Medical School Researchers Will Study New Areas of the Brain Through Improved fMRI Technology
New grants through President Obama’s BRAIN Initiative will allow University of Minnesota researchers to dive deeper into the brain, developing new imaging technology with the potential to map and study neural activity to much greater detail.
The two 5-year RO1 grants from the National Institutes of Health (NIH), totaling $9.4 million, aim to advance functional magnetic resonance imaging (fMRI) technology. MRI measures the structure of the brain, while fMRI allows researchers to also image neural activity by detecting changes in blood flow within the brain.
The Center for Magnetic Resonance Research (CMRR) will lead the research, with collaborations across the Medical School, College of Liberal Arts, and College of Science & Engineering, and with investigators from the Medical University of South Carolina (MUSC).

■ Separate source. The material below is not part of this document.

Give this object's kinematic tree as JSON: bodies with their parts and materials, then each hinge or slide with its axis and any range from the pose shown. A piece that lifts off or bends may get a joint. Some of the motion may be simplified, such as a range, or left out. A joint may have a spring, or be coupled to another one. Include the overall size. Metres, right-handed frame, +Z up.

“Although fMRI has become the most popular neuroimaging tool for studying human brain function, there are still important questions about how well fMRI can ‘see’ inside the brain and what types of underlying neural interactions can be mapped by fMRI,” said Wei Chen, Ph.D., professor at CMRR and principle investigator (PI) of one of the grants. Chen is also a professor in the Medical School’s Department of Radiology.
“We’re excited to get started,” said Kamil Ugurbil, Ph.D., director of CMRR. “These studies will significantly advance our capabilities for imaging the activity in the human brain, which will improve our ability to diagnose, study and understand various brain conditions.”
Chen’s team will:
- Develop a new, MRI-compatible, non-metallic high-density electrode array, which can be used to simultaneously stimulate the brain while imaging;
- The electrode could also lead to MRI-compatible deep brain stimulation (DBS), which has been impossible up to this point because the stimulation devices contain metal;
- Image areas of the brain with fine spatial scale that have not yet been mapped, including the ‘columnar’ and ‘laminar’ levels
“The high-resolution fMRI uses very high magnetic field scanners at CMRR, allowing us to not only see everywhere in the brain but also able to zoom in to the brain at very high resolution,” Chen said.
Ugurbil will co-lead the second grant with Cheryl Olman, Ph.D., associate professor in the Department of Psychology within the College of Liberal Arts. Their team will utilize fMRI and two-photon optical imaging to:
- Explore the relationship between blood flow and neural activity to detect changes in brain activity;
- Study brain activity at a single-neuron level and link it to fMRI signals;
- Provide much greater specificity to scientists’ knowledge of imaging brain function;
“Utilizing CMRR’s world-leading 10.5 T magnet, as well as similar machines operating at different magnetic field strengths, we will test our hypotheses in model systems,” said Olman. “Once validated, this model will be an important new link between human fMRI and optical imaging studies.”
Findings from both projects could broaden the impact of human brain imaging, leading to potential discoveries related to neurological diseases like Alzheimer’s, Parkinson’s and stroke.
Co-investigators on Dr. Chen’s team include: Ugurbil, CMRR; Xiao-Hong Zhu, Ph.D., associate professor in CMRR; Rajesh Rajamani, Ph.D., professor in the Department of Mechanical Engineering; Zhi Yang, Ph.D., assistant professor in the Department of Biomedical Engineering; and Esther Krook-Magnuson, Ph.D., assistant professor in the Department of Neuroscience; and Mark Thomas, Ph.D., associate professor in the Department of Neuroscience.
Additional principal investigators on Ugurbil and Olman’s team are: Prakash Kara, Ph.D., associate professor, MUSC; and Thomas Naselaris, Ph.D., assistant professor MUSC. Co-investigators are: Chen, CMRR; Zhu, CMRR; and Essa Yacoub, Ph.D., professor in CMRR.